S’il fait des émules, le projet Ara pose encore son lot de questions. Nous en savons encore très peu sur la réelle modularité du projet. Google prépare bien une plateforme matérielle et logicielle ouverte (et open source), mais rien ne dit que certains usages ne seront pas limités. Même flou sur la sécurité des modules, possiblement remplaçables par n’importe qui. Enfin, des réponses sont attendues sur l’usage concret du smartphone et de ses modules, y compris les plus originaux, qui ne seront sûrement pas présents lors de la phase pilote à Puerto Rico cette année.

Côté logiciel, ce modèle flexible pose la question de l’optimisation du système, des pilotes et de l’autonomie, l’équipe du groupe ATAP arrivait à peine à faire démarrer son smartphone en janvier.
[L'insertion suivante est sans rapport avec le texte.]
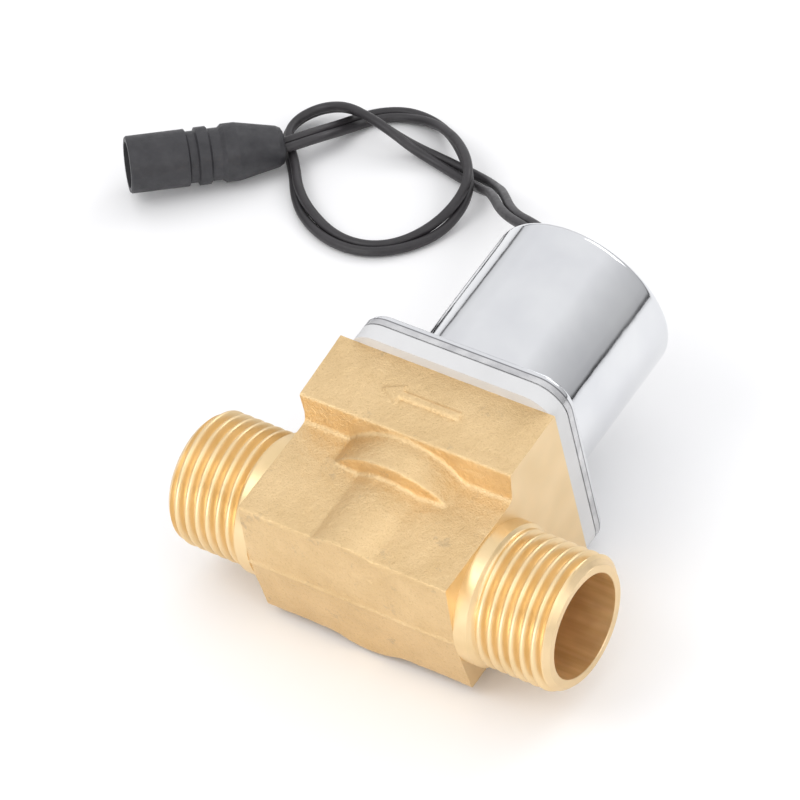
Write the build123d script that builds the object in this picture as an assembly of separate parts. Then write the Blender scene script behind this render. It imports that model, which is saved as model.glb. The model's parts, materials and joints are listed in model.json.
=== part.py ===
"""Latching, pilot-operated solenoid valve with a twin lead and a round two-pole plug.

The valve is drawn in its own axes: X along the pipe, with the inlet at +X and the flow arrow
towards -X, Z along the solenoid, away from the pipe, and Y across, with the arrow on the -Y
face.  Their origin is where the pipe's axis meets the solenoid's.  LAY_DOWN then rests the valve
on its +Y side, where the bonnet's edge and the body flange's lower edge both touch the table
(z = 0).  The lead and its plug lie on the same table and are drawn straight in the row's frame.

Every size is in millimetres.
"""

import os
from math import atan2, cos, degrees, hypot, pi, radians, sin, tan

from build123d import *

# Brass body
BLOCK_HALF_LENGTH = 17.9      # machined end faces, from the solenoid's axis
FLANGE_HALF_DEPTH = 16.0      # cast flange under the bonnet, front and back
FLANGE_BOTTOM = 8.8
BODY_TOP = 20.8               # joint face to the bonnet
WAIST_HALF_DEPTH = 11.3       # lower body, front and back
WAIST_TOP = 7.8               # the flange's sloping underside ends here
BODY_BOTTOM = -9.9
PARTING_RIDGE = -10.9         # the casting's parting line along the bottom
BOSS_RADIUS, BOSS_BOTTOM = 15.0, 3.0
SEAT_BULGE_RADIUS = 12.4      # the seat column shows through the lower walls
FAR_END_LOW, FAR_END_HIGH = 18.45, 19.15    # the flange's own end at -X is left as cast

# Ports: G 1/2 parallel male threads, drawn plain at their major diameter
PORT_END = 33.05
PORT_BORE_RADIUS = 8.0
COLLAR_RADIUS, COLLAR_LENGTH = 10.9, 2.5
THREAD_RADIUS = 10.4775
END_CHAMFER = 1.2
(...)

Une grande partie des soucis de mises à jour d’Android sont dus aux pilotes propriétaires, qui doivent être adaptés à chaque version majeure. En prévoyant d’ouvrir son écosystème à une grande masse de développeurs, l’équipe d’Ara prend le risque de voir certains modules être peu suivis, comme c’est déjà le cas pour les applications. Le test à Puerto Rico apportera déjà son lot de réponses, avant un éventuel lancement mondial à une date encore indéterminée.